Nor is this all. He and Henry Kissinger tried to wind down the arms race. They pushed for détente with the Soviet Union. They recognized China. They did not try for all-out victory in Vietnam—instead, they pushed "Vietnamization." So some liberals have begun to look more fondly upon Nixon.

Woodward and Bernstein also overlook another, related aspect to his presidency. It was the Right that went to war against Nixon, not just the Left. Nixon was pilloried by the budding neoconservative movement for abandoning the fight against communism. The old cold warrior, the exposer of Alger Hiss, it was suggested, was now capitulating to the Reds. And it wasn't just the neocons who were in high dudgeon. Conservatives were in despair as well. As David B. Frisk reports in his new book If Not Us, Who?, a group centered around the National Review, which included William F. Buckley Jr., Frank Meyer and members of the American Conservative Union, also voiced its disappointment with what it saw as Nixon's compromises. The group called itself the Manhattan Twelve—its manifesto deplored "excessive taxation" and "inordinate welfarism" and was published in the National Review.
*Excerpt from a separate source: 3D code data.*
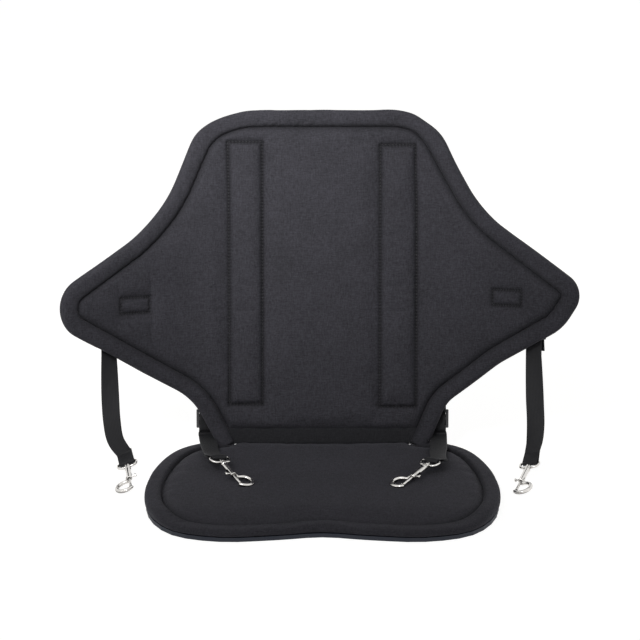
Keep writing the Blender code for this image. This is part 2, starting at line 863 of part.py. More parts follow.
def place_hook(name, frame, meshes, metal):
    """The four pieces of one hook, on an empty at the middle of its crossbar."""
    holder = bpy.data.objects.new(name + "_place", None)
    bpy.context.scene.collection.objects.link(holder)
    holder.matrix_world = frame
    for piece_name, mesh in meshes.items():
        add_object(name + "_" + piece_name, mesh, metal, Matrix(), holder)


def build():
    clear_scene()
    fabric = material("charcoal fabric", (0.045, 0.045, 0.052), 0.9)
    lining = material("dark lining", (0.025, 0.025, 0.03), 0.9)
    foam = material("foam", (0.03, 0.03, 0.032), 0.85)
    grip = material("grip sheet", (0.012, 0.014, 0.03), 0.7)
    web = material("black webbing", (0.012, 0.012, 0.014), 0.8)
    plastic = material("grey plastic", (0.06, 0.06, 0.065), 0.35)
    metal = material("nickel plate", (0.75, 0.73, 0.70), 0.2, 1.0)

    back_layer("backrest_foam_core", -core_face, core_face, foam)
    back_layer("backrest_front_panel", skin_inner, skin_outer, fabric, channels=True)
    back_layer("backrest_back_panel", -skin_outer, -skin_inner, lining)
    back_rim(fabric)
    hinge_strip(web)
    seat_layer("seat_base_sheet", base_sheet_inset, 0.0, base_sheet_thickness, grip)
    inner = seat_rim_width + gap
    seat_layer("seat_foam_core", inner, seat_core_bottom, seat_core_top, foam)
    seat_layer("seat_top_panel", inner, seat_core_top + gap, seat_top, fabric)
    seat_rim(fabric)

    meshes = {"eye": eye_mesh(), "body": hook_mesh(), "bolt": bolt_mesh(), "spring": spring_mesh()}
    for side, sign in outwards.items():
        stay(side, plastic)
        wing_tab(side, web)
        foot_tab(side, web)
        wing_u, wing_v = wing_strap_place(side)
        foot_u, foot_v = sign * foot_strap_half, foot_slider_height
        for name, u, v in (("side", wing_u, wing_v), ("lower", foot_u, foot_v)):
            place = bend(u, v, -slider_back)
            slider(name + "_slider_" + side, place, axes_at(u, v), plastic)

        place = strap_place(side, seat_half_width, side_crossbars[side])
        bar, axis, cross, frame = hook_frame(place, side_hook_turns[side], 0.0, sign)
        place_hook("side_hook_" + side, frame, meshes, metal)
        rise = cross.cross(Vector(side_strap_way)).normalized()
        back = cross.cross(rise)
        back = (back if back.z > 0 else -back).normalized()
        clear_of = wing_edge(wing_u) - webbing_width / 2
        run = [strap_place(side, seat_half_width, p) for p in side_runs[side]]
        strap("side_strap_" + side, (wing_u, wing_v), clear_of, run, (bar, cross, back), web)

        floor = seat_top + gap
        place = strap_place(side, foot_strap_half, lower_crossbars[side])
        bar, axis, cross, frame = hook_frame(place, lower_hook_turns[side], floor, -sign)
        place_hook("lower_hook_" + side, frame, meshes, metal)
        back = (-axis - Vector((0, 0, lower_strap_sag))).normalized()
        back = (back - cross * back.dot(cross)).normalized()
        run = [strap_place(side, foot_strap_half, p, seat_top) for p in lower_runs[side]]
        strap("lower_strap_" + side, (foot_u, foot_v), None, run, (bar, cross, back), web)


build()
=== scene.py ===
# %% [markdown]
# # A clip-on canoe seat
# The seat is a padded backrest with two wings, sewn to a kidney-shaped pad. Four
# webbing straps hang from plastic sliders behind it, and each ends in a nickel-plated
# snap hook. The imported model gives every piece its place, and this script dresses it:
# padding and straps are made anew as soft goods, and every surface gets its finish.

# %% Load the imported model
import json
import math

import bmesh
import bpy
import numpy as np
from mathutils import Matrix, Vector, kdtree, noise

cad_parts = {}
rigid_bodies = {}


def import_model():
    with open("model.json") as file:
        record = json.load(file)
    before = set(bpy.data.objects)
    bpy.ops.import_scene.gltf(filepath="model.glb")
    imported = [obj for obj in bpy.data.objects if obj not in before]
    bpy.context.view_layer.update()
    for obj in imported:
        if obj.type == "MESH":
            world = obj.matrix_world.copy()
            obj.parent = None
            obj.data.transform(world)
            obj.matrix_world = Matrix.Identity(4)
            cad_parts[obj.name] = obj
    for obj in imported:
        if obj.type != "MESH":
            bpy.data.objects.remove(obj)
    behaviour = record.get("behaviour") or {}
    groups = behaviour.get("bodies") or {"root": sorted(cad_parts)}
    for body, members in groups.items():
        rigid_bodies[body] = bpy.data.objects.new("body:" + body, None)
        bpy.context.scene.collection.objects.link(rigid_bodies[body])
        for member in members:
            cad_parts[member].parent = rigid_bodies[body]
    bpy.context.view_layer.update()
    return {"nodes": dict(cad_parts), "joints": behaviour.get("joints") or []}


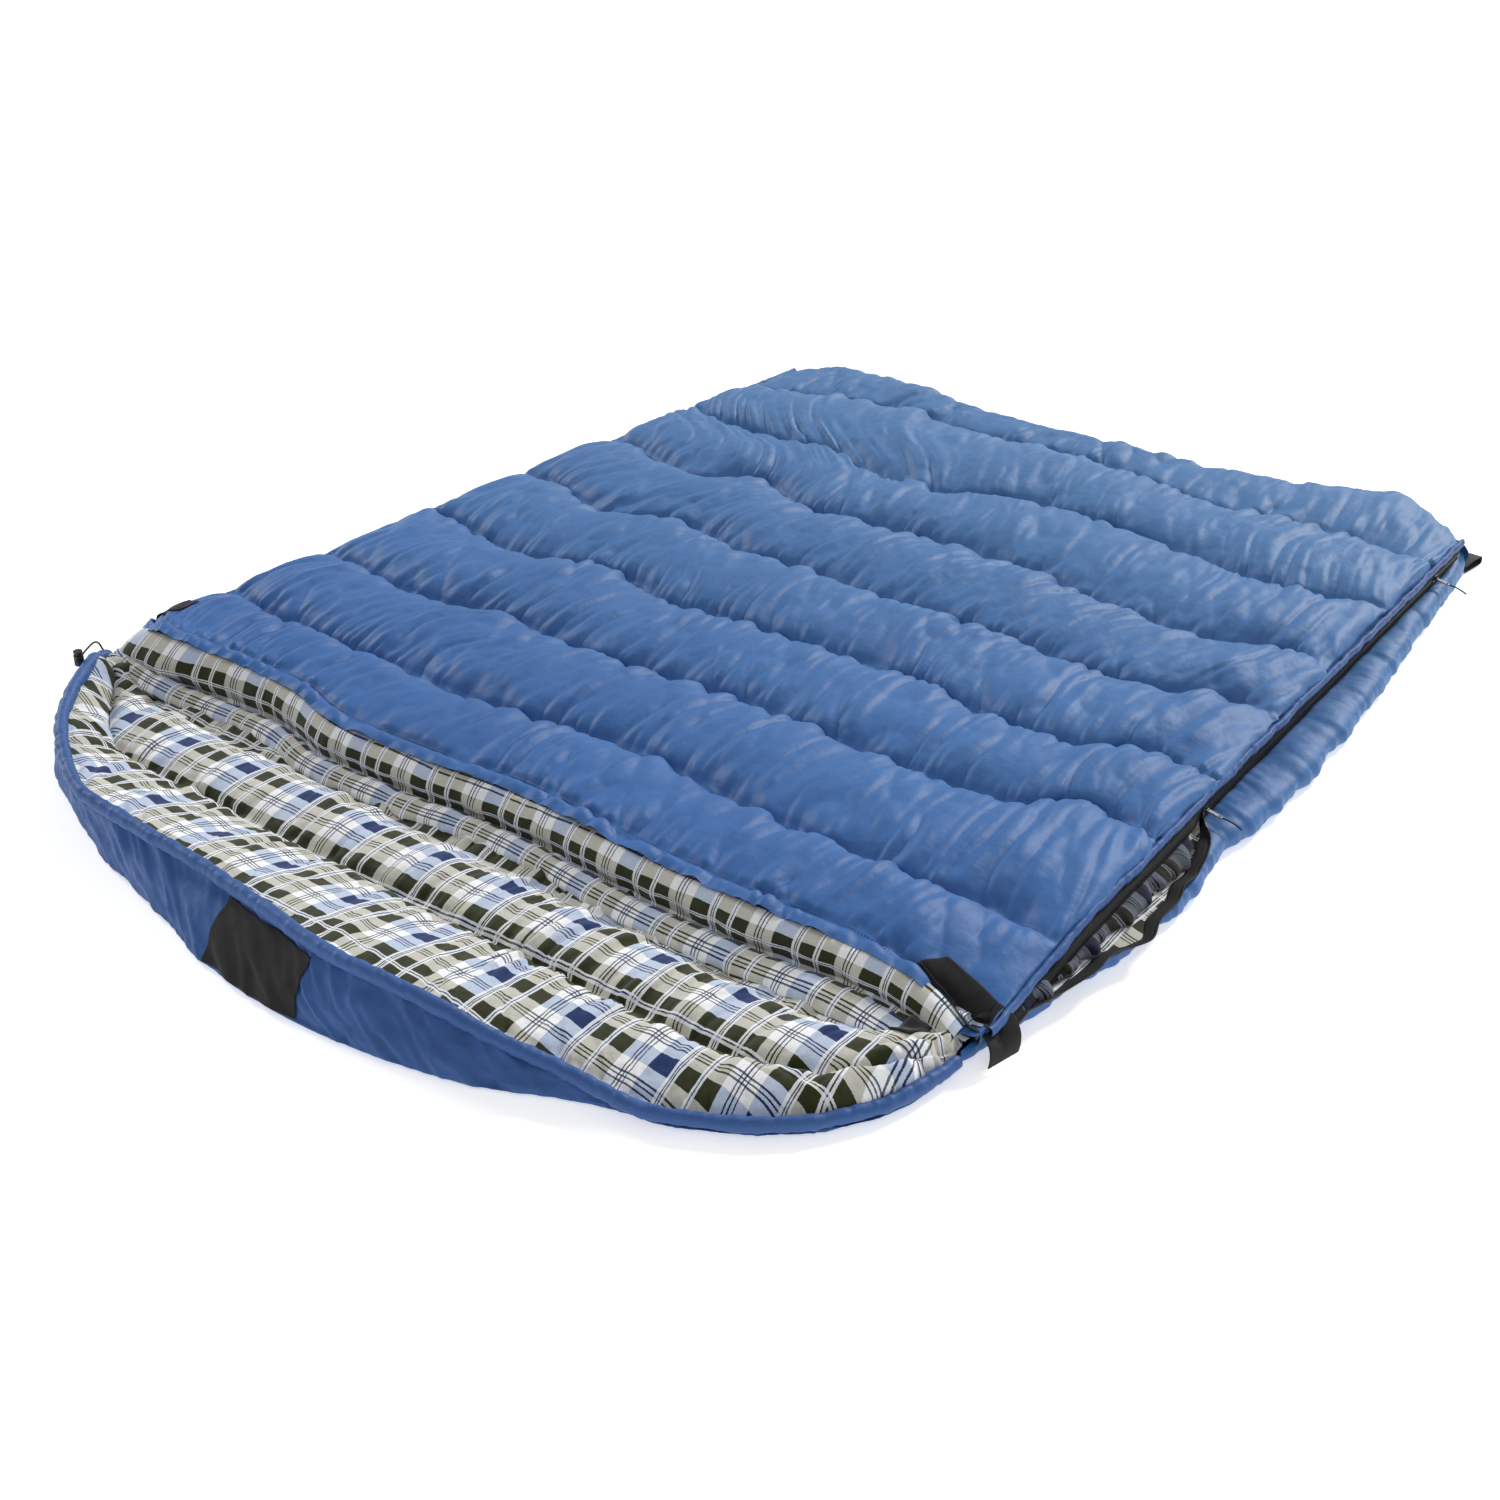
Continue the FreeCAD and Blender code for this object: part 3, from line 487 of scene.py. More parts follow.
FOLD_Y = -0.010
SEAMS = {
1: [(-0.833, -0.446), (-0.783, -0.459), (-0.72, -0.471), (-0.632, -0.478), (-0.544, -0.481), (-0.481, -0.481), (-0.392, -0.478), (-0.317, -0.484), (-0.241, -0.486), (-0.141, -0.478), (-0.065, -0.471), (-0.015, -0.461), (0.048, -0.452), (0.124, -0.459), (0.212, -0.474), (0.288, -0.484), (0.388, -0.494), (0.464, -0.497), (0.527, -0.497), (0.59, -0.503), (0.64, -0.499), (0.703, -0.478), (0.766, -0.484), (0.829, -0.503)],
2: [(-0.77, -0.238), (-0.695, -0.257), (-0.619, -0.264), (-0.544, -0.261), (-0.481, -0.251), (-0.418, -0.236), (-0.38, -0.232), (-0.317, -0.247), (-0.254, -0.257), (-0.166, -0.253), (-0.065, -0.247), (0.011, -0.242), (0.073, -0.232), (0.149, -0.238), (0.237, -0.242), (0.338, -0.251), (0.439, -0.251), (0.527, -0.247), (0.602, -0.242), (0.628, -0.219), (0.665, -0.188), (0.716, -0.182), (0.766, -0.194), (0.804, -0.219)],
3: [(-0.751, 0.007), (-0.695, -0.012), (-0.632, -0.028), (-0.556, -0.037), (-0.481, -0.018), (-0.418, 0.001), (-0.367, 0.007), (-0.317, 0.001), (-0.267, -0.018), (-0.216, -0.031), (-0.166, -0.024), (-0.115, -0.018), (-0.04, -0.018), (0.036, -0.022), (0.111, -0.015), (0.174, -0.008), (0.237, -0.012), (0.288, -0.018), (0.351, -0.034), (0.439, -0.046), (0.527, -0.049), (0.59, -0.043), (0.628, -0.018), (0.665, 0.007), (0.716, 0.007), (0.779, -0.012)],
4: [(-0.745, 0.253), (-0.682, 0.234), (-0.619, 0.211), (-0.55, 0.19), (-0.493, 0.215), (-0.43, 0.24), (-0.38, 0.243), (-0.317, 0.228), (-0.254, 0.206), (-0.191, 0.211), (-0.115, 0.219), (-0.04, 0.215), (0.023, 0.206), (0.073, 0.206), (0.136, 0.211), (0.212, 0.209), (0.288, 0.199), (0.351, 0.196), (0.439, 0.186), (0.514, 0.173), (0.577, 0.184), (0.628, 0.206), (0.678, 0.234), (0.728, 0.238), (0.779, 0.221)],
5: [(-0.739, 0.495), (-0.682, 0.473), (-0.619, 0.448), (-0.544, 0.429), (-0.506, 0.442), (-0.474, 0.476), (-0.418, 0.502), (-0.38, 0.486), (-0.33, 0.461), (-0.267, 0.433), (-0.216, 0.429), (-0.166, 0.445), (-0.103, 0.454), (-0.04, 0.458), (0.036, 0.463), (0.111, 0.458), (0.212, 0.451), (0.288, 0.429), (0.376, 0.41), (0.464, 0.404), (0.539, 0.398), (0.602, 0.408), (0.64, 0.429), (0.691, 0.445), (0.728, 0.442), (0.772, 0.417)],
6: [(-0.751, 0.725), (-0.72, 0.706), (-0.67, 0.694), (-0.619, 0.687), (-0.556, 0.687), (-0.481, 0.681), (-0.449, 0.694), (-0.405, 0.7), (-0.361, 0.69), (-0.317, 0.668), (-0.241, 0.656), (-0.166, 0.652), (-0.115, 0.652), (-0.084, 0.668), (-0.027, 0.7), (0.036, 0.719), (0.111, 0.723), (0.212, 0.712), (0.288, 0.702), (0.363, 0.69), (0.439, 0.675), (0.514, 0.662), (0.59, 0.656), (0.64, 0.662), (0.678, 0.681), (0.741, 0.687), (0.772, 0.675)],
7: [(-0.733, 0.899), (-0.651, 0.914), (-0.613, 0.927), (-0.556, 0.949), (-0.481, 0.973), (-0.437, 0.987), (-0.367, 0.983), (-0.292, 0.967), (-0.216, 0.958), (-0.141, 0.962), (-0.065, 0.971), (0.048, 0.971), (0.111, 0.958), (0.174, 0.942), (0.237, 0.923), (0.288, 0.914), (0.363, 0.914), (0.439, 0.927), (0.527, 0.933), (0.628, 0.929), (0.703, 0.916), (0.754, 0.899)],
}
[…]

The Right was restless. It didn't trust Nixon. So in 1972, Ohio Congressman John Ashbrook ran against Nixon in several Republican primary states. His famous statement about Nixon was "we kept waiting for the other shoe to drop but then we realized he was a centipede." His aim was to represent the true conservative voice—one that would emerge in full flower with Ronald Reagan in 1980, who essentially repudiated the Nixon-Kissinger approach to foreign affairs by substituting a combination of the old rollback doctrine and neoconservative anticommunism. Nixon had become a ghostly presence in the GOP. He worked assiduously at his rehabilitation, but his efforts did not take place within the GOP. Rather, Nixon sought to transform himself into an elder statesman with his books on foreign affairs and visits to Russia.

Why exhume this history? Merely to suggest that the Woodward and Bernstein essay does not tell the entire story. Indeed, it might be fair to conclude that what is new in the piece is not interesting and what is interesting is not new. The authors suggest that the new information simply confirms their original hunches and conclusions. Woodward and Bernstein wrote the first draft of history and provided the material evidence that people needed to make the moral judgment that the times called for. But with greater distance and perspective, it seems clear that Nixon did not represent the high point of the imperial presidency. George W. Bush and Barack Obama have gone further in foreign affairs than Nixon ever did, the former in authorizing torture, the latter in personally signing off on the assassination of terrorists, including an American citizen. Next to George W. Bush and Dick Cheney, Nixon was a piker. Of course, the excesses of Nixon should not be waved away. But they can also be viewed in a broader context than Woodward and Bernstein appear prepared to allow. Like some of Nixon's aging and dwindling and die-hard defenders, they are stuck in something of a time warp.